start Raw data

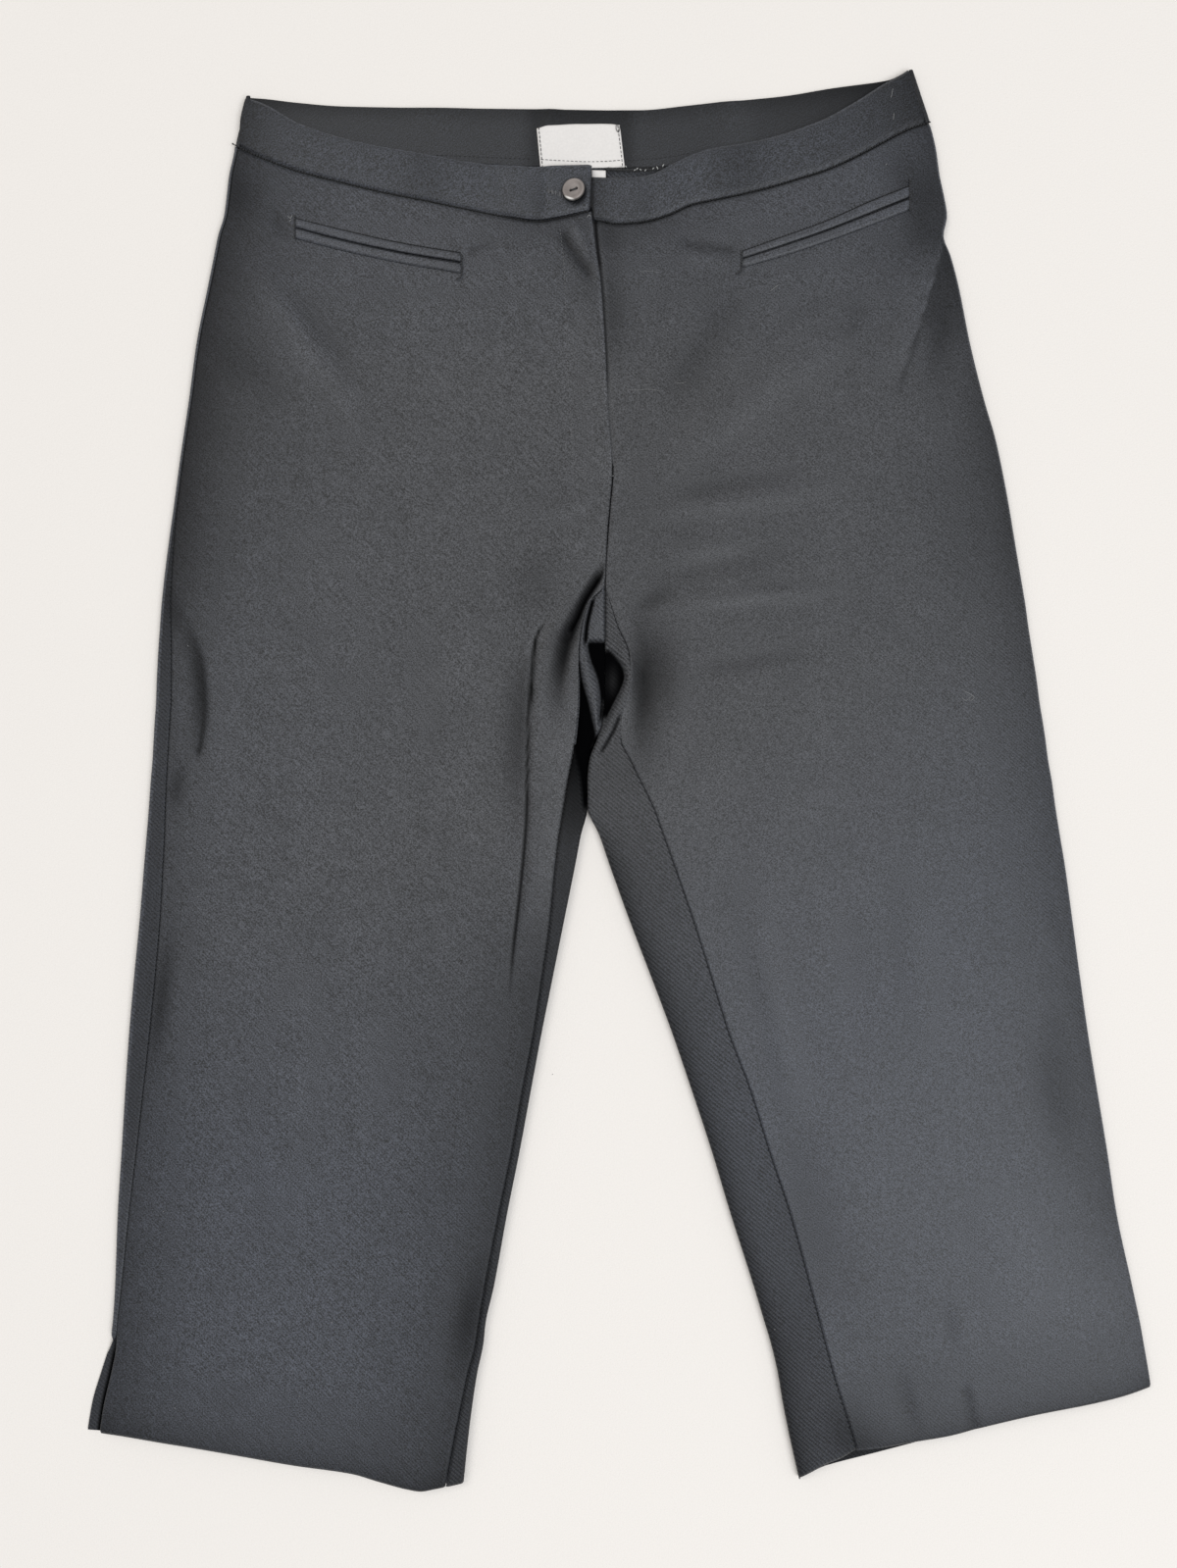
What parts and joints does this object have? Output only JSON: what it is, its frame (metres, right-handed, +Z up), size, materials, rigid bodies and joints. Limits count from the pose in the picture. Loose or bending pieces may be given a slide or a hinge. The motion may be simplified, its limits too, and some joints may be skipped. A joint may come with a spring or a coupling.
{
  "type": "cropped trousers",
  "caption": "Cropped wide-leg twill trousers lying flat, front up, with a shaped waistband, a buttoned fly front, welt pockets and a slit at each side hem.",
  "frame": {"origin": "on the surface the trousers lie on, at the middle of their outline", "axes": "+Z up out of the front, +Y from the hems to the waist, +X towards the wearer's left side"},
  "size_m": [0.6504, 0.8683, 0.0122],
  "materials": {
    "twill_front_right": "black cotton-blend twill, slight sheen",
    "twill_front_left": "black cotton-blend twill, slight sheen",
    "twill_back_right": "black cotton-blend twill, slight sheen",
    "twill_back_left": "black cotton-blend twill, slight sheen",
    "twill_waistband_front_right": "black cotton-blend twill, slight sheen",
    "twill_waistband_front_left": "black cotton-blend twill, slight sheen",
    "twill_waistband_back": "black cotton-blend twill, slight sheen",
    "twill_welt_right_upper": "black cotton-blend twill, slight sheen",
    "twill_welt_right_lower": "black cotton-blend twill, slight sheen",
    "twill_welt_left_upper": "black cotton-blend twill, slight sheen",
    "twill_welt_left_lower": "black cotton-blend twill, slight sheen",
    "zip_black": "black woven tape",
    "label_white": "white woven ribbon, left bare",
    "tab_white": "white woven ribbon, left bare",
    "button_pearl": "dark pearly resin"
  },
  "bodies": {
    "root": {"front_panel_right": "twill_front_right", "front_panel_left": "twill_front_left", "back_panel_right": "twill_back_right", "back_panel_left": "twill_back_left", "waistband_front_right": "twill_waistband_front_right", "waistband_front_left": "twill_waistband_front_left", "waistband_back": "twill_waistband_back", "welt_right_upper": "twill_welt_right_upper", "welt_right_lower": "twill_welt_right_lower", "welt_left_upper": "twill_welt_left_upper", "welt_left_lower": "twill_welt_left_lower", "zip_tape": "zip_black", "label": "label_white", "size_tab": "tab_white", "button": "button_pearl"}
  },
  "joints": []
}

end Raw data

• **Instruction**
Only the number is wanted: how many lines of the material above include the word "frame"?

• **Written answer**
2